If you'd never seen an episode of Discovery, the first episode of Season 3 would not be a terrible place to start. Just like a potential new viewer, Commander Michael Burnham (Sonequa Martin-Green) finds herself in a place that is totally unfamiliar and has to rely on a stranger, a dashing space courier named Book (David Ajala) to give her the deets on what the 31st century is all about.

As all the trailers have made clear, this future is lacking Trek's one big overarching constant — the United Federation of Planets and Starfleet. Burnham quickly learns her benevolent government and the noble organization she works for isn't really much of a thing in the year 3188.

Book mocks Burnham in the way someone who doesn't get Star Trek might gently tease a devoted fan. "Sometimes you see guys with one of those badges getting all worked up about the Federation... true believers," Book says with a wry smile.

The premise sounds dark on paper, but the episode itself is anything but. There's a buoyancy to this new season that feels far less self-conscious than the previous two. Sure, this future seems a little messy, but the show is not dark. It's a refreshing change.

"I really worked hard to find the humor, land the jokes, the fun of this new relationship, and the fun of being in this new and strange world," Osunsanmi says. "There’s a lot of dark material in there, but we don’t want it to be a dark show. Book is a character who has had a lot of things happen to him, but he's very jovial in a swashbuckler way."

A promotional shot of Cleveland "Book" Booker (David Ajala) in Discovery Season 3.

CBS

Osunsanmi doesn't make the comparison, but Book feels closer to Lando Calrissian than any previous Star Trek regular. But Book isn't in it for himself or for money. This is Star Trek. There's always going to be a slightly optimistic twist, even when you think a plot is going to go a certain way.

In Discovery Season 1, Osunsanmi directed an episode with the frightening title "The Butcher's Knife Cares Not For the Lamb's Cry," in which the audience thinks that a monster nicknamed "Ripper" is a mindless killing machine. But, in the end, we learn that Ripper was a giant mutated Tardigrade and the victim of circumstance. This kind of hopeful Trek plot twist can be traced all the way back to the original series, and it happens again in the Discovery Season 3 debut. Throughout the episode, you think Book is some kind of heartless smuggler, but it turns out he's actually transporting an endangered alien animal — a Tranceworm — to a safe habitat on another planet.

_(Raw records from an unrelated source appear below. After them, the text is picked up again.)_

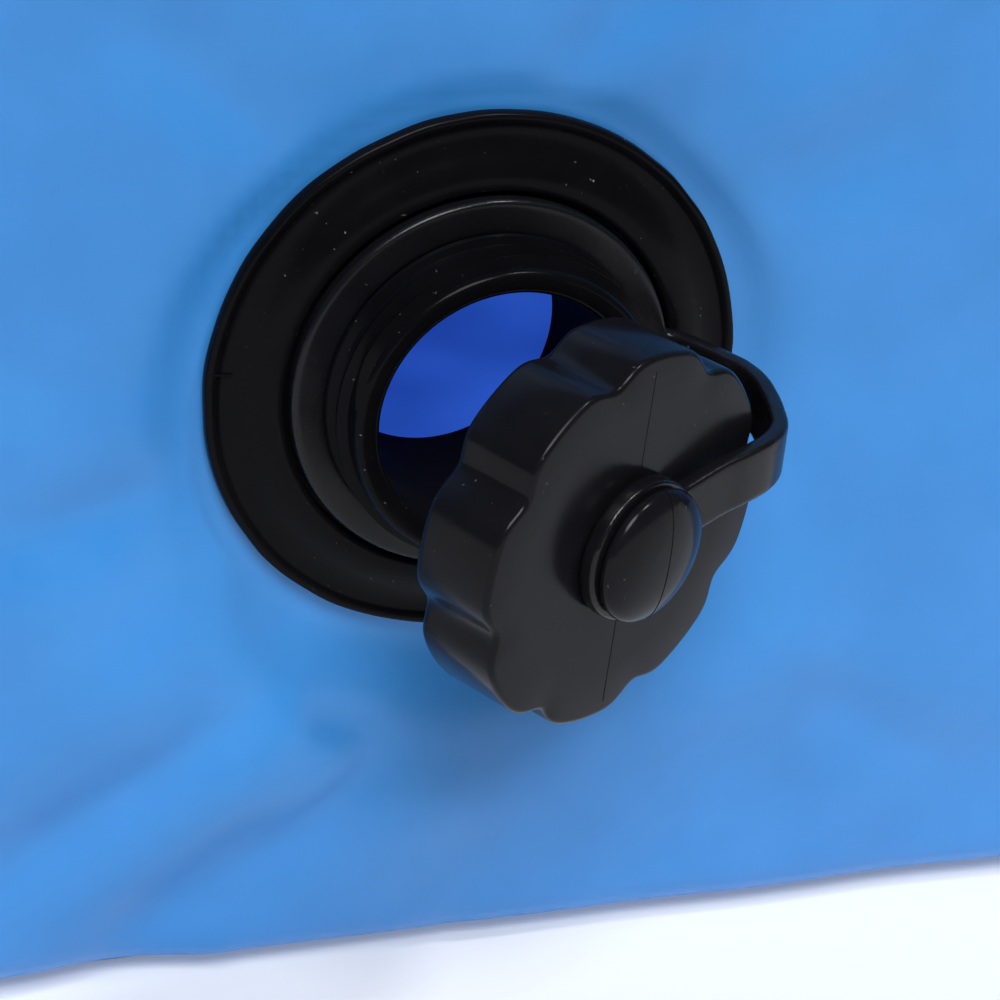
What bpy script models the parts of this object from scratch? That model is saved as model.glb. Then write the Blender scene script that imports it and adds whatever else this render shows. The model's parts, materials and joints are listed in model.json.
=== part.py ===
"""Inflatable air track mat, 3.0 x 1.0 x 0.2 m: drop-stitch body, screw valve and six handles.

Frame: origin at the centre of the underside, +Y along the mat, +X across it, +Z up.
The valve is in the end wall at -Y. Run with: blender --background --python part.py
"""
import math

import bmesh
import bpy
from mathutils import Matrix, Vector

MM = 0.001

# ---- Mat body -----------------------------------------------------------------------------
LENGTH = 3.0
WIDTH = 1.0
THICKNESS = 0.2
CORNER_R = 80 * MM          # corner of the mat seen from above
FOLD_R = 13 * MM            # fold of the wall band onto the top and bottom
SKIN = 1.5 * MM             # coated fabric
TAPE = 1.0 * MM             # seam tape, lap strips and backing ring
GAP = 0.3 * MM              # room between welded layers
LAP = 45 * MM               # how far a band reaches over the top or bottom
CORNER_STEPS = 7
FOLD_STEPS = 5
BAND_END_Y = LENGTH / 2 - CORNER_R - 20 * MM   # where end bands meet side bands

# ---- Valve, in millimetres along its axis from the wall's outer face ------------------------
VALVE_X = -0.30
VALVE_Z = 0.1005
FLANGE_R = 40.0
BORE_R = 18.6
NECK_R = 22.3
NECK_TOP = 16.4
NECK_TAIL = -17.0
GROOVE_R = 22.5             # seat of the tether ring
COLLAR_R = 23.9
THREAD_R = 23.9
THREAD_PITCH = 3.6
THREAD_START = 8.6
THREAD_TURNS = 1.6
THREAD_HALF_WIDTH = 1.15
WALL_HOLE_R = 23.0
VALVE_STEPS = 40

# ---- Cap, in millimetres from the middle of its face, +z out of the face -------------------
CAP_LOBE_R = 27.4
CAP_FLUTE_R = 26.0
CAP_LOBES = 8
CAP_LOBE_PHASE = math.radians(37.9)
CAP_HEIGHT = 12.9
CAP_BORE_R = 24.4
CAP_FACE = 3.0
GASKET_THICK = 1.2
KNOB_R = 9.7
STEM_R = 5.7
CAP_FACE_AT = (7.9, -6.3, 42.5)        # right, up and out from the valve's centre
CAP_TURN = math.radians(27.6)          # how far the hanging cap faces to the right
CAP_NOD = math.radians(2.3)            # and down

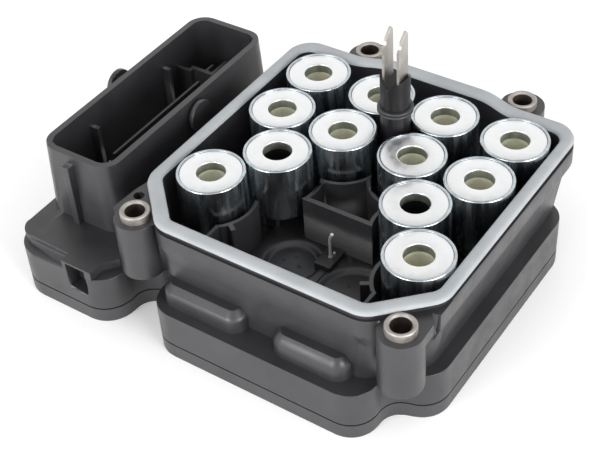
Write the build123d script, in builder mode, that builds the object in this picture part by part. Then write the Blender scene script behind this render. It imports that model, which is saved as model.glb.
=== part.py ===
from build123d import *
import os

# Brake control module: the electronic half of an anti-lock brake unit, lying on its cover with the
# valve coils upwards. Millimetres, +Z up. The origin is under the middle of the outline box, on the
# underside of the cover. +X runs from the wiring connector towards the coils, -Y is the front wall.

# ---- heights above the underside of the cover -------------------------------------------------------
cover_height = 4.75
seal_thickness = 0.5
housing_base = cover_height + seal_thickness
board_base = 9.4
board_top = 11.0
chamber_top = 14.6
flange_top = 16.8
floor_base = 17.0
floor_top = 19.0
block_tier_top = 20.0
contact_block_top = 22.0
bump_top = 23.7
can_base = 25.5
slant_foot = 29.5
rib_top = 34.0
lip_base = 34.5
boss_top = 40.1
lip_top = 42.0
sleeve_top = 42.5
gasket_top = 43.15
can_top = 44.0
shroud_rim = 44.0
collar_base = 48.6
tower_top = 61.5
blade_tip = 75.5

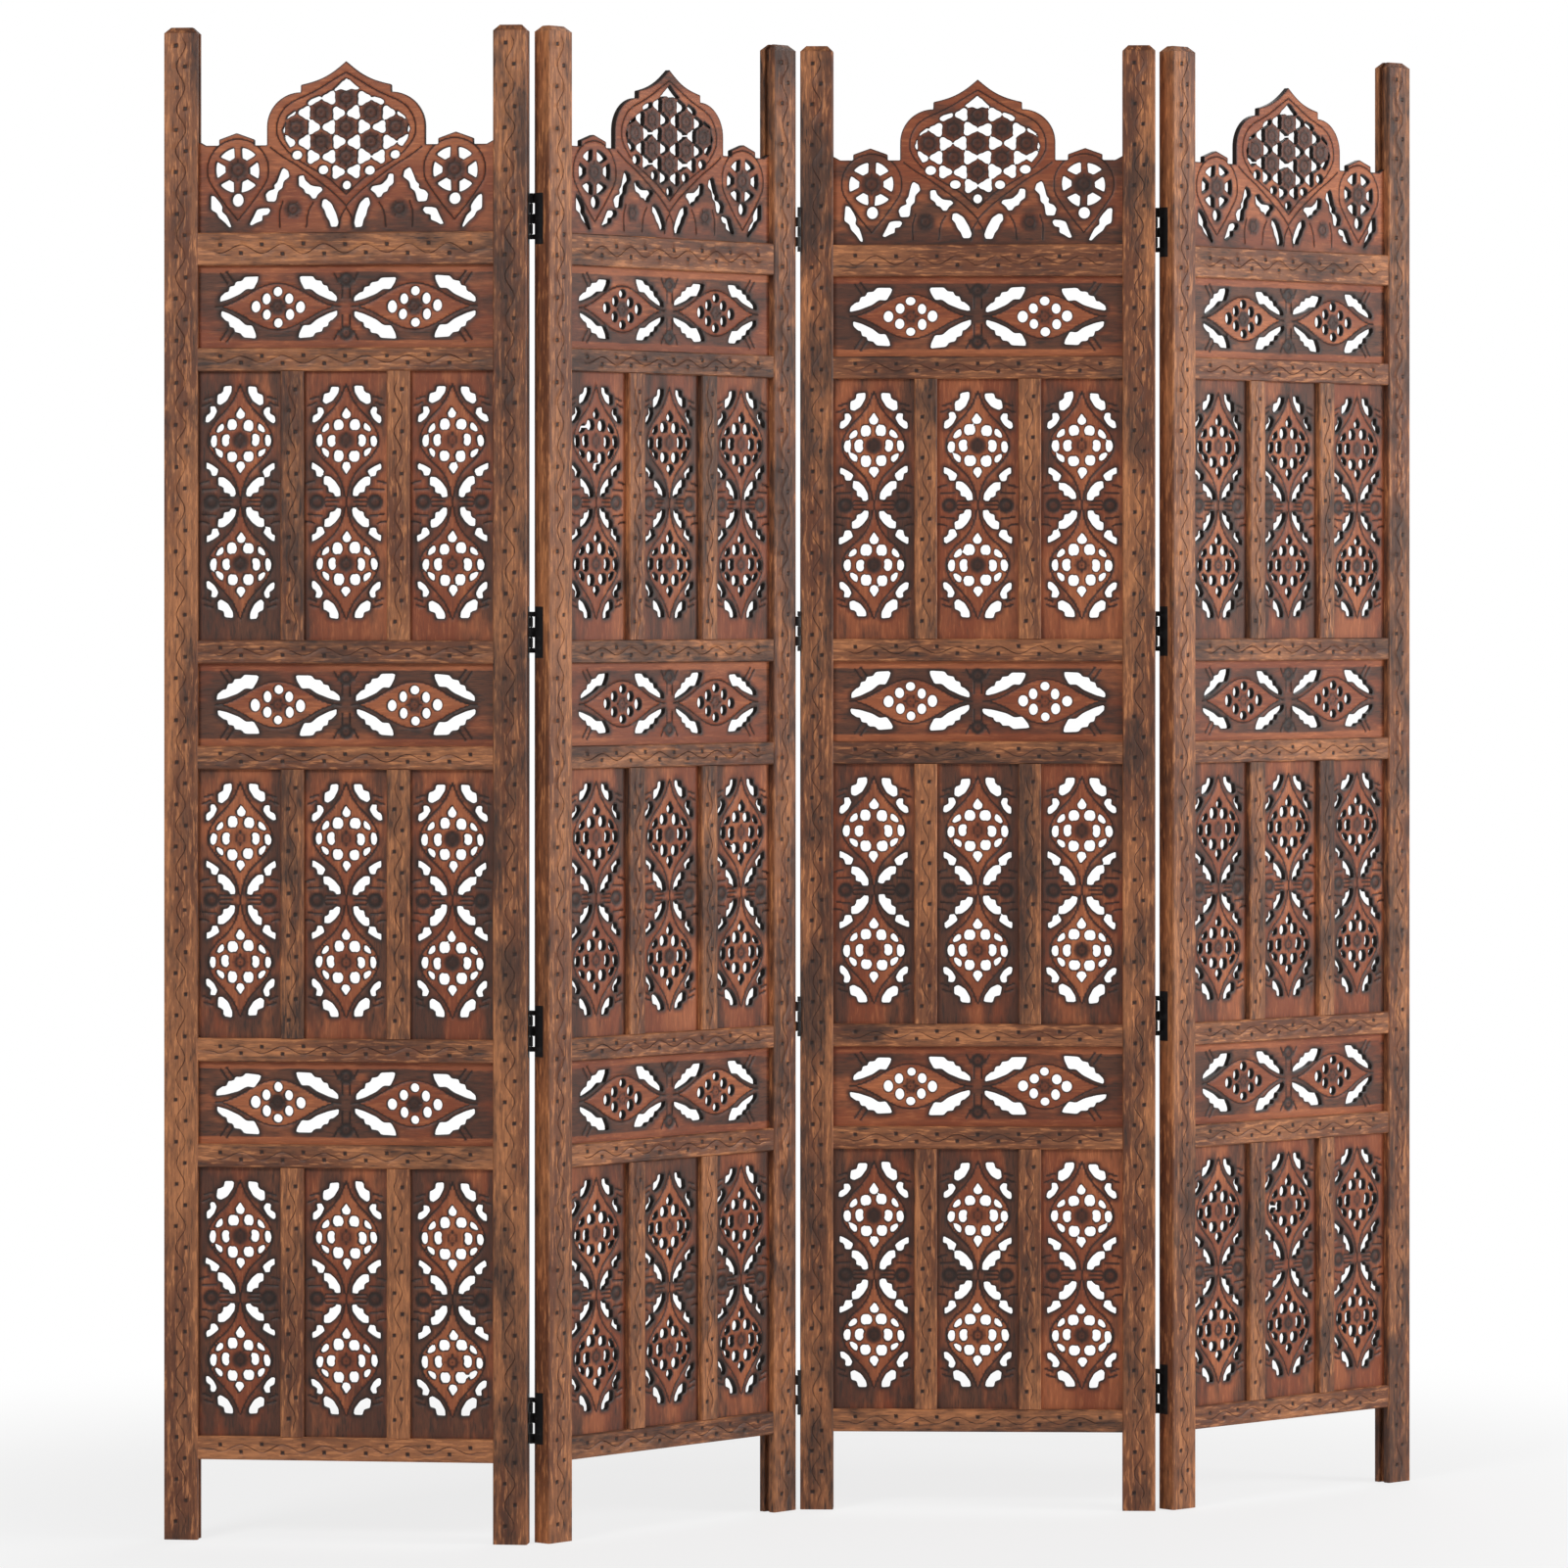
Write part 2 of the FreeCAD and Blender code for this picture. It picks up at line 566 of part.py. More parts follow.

This twist in Episode 1 is a good way of forecasting what fans can expect for at least the first four episodes of Discovery Season 3. For the first time in a very long time, this Star Trek series is focused on actually exploring the galaxy, and so the premiere episode — filmed entirely in Iceland — has a sweeping cinematic feeling of openness that contrasts with the more claustrophobic settings of previous big Discovery episodes, including the Season 2 finale. The series is called Star Trek: Discovery, but by the end of the first episode, the title starship is still missing.

"How do we really capture the scope of what it is to be in a brand-new time period in a brand new world, in a universe we haven’t quite seen before?" Osunsanmi says. "We kept coming back to Lawrence of Arabia. We didn't want to get those close-up shots too close. We wanted to see that terrain."

Without spoiling too much, the rest of the season embraces the swashbuckling feeling that Osunsanmi describes. While it took half of the first season of Discovery for members of the crew to beam down to a strange new world, the new season finds the characters exploring planets – some familiar, some not – seemingly every single episode. In this way, Discovery has rebooted the Star Trek universe by simply deciding to re-explore it from a fresh perspective. In 2009, J.J. Abrams, Roberto Orci, and Alex Kurtzman made Star Trek fresh by creating an alternate universe. Now, 11 years later, as the producer overseeing all of Trek on TV, Kurtzman has pulled off something similar with Discovery Season 3. But, instead of a bizzaro dimension populated by funhouse mirror versions of fan favorites, the far future setting avoids the traps of fan service and nostalgia more than any sci-fi legacy property has managed in years.

Director Olatunde Osunsanmi filming 'Discovery' Season 3, Episode 1 with David Ajala and Sonequa Martin-Green.

CBS

That said, there are certain puzzles leftover from previous Discovery-centric adventures that may or may not play out in Season 3. Back in 2018, Osunsanmi directed the Michael Chabon-penned Short Treks episode "Calypso," which depicted an abandoned version of the USS Discovery in the far future. Will we see this future come to pass in Discovery Season 3? Did Star Trek always know it was headed to this point?

"Alex [Kurtzman] had always teased this idea that we would make a major jump into the future," Osunsanmi says. "But, did I know that everything in 'Calypso' would make its way into the future now? I didn't know."

As Season 3 unfolds, Osunsanmi also wants fans to be careful in assuming they already know how certain things might play out with the USS Discovery based on the future hints from "Calypso."

"It's not a one-for-one. What we see in 'Calypso' isn't going to necessarily happen throughout the rest of the season," he says. "I mean, we're fans too. And we are excited to tell stories in this new world and answer that big question: What does the future of Trek look like?"

Star Trek: Discovery Season 3 airs new episodes on Thursdays on CBS All Access.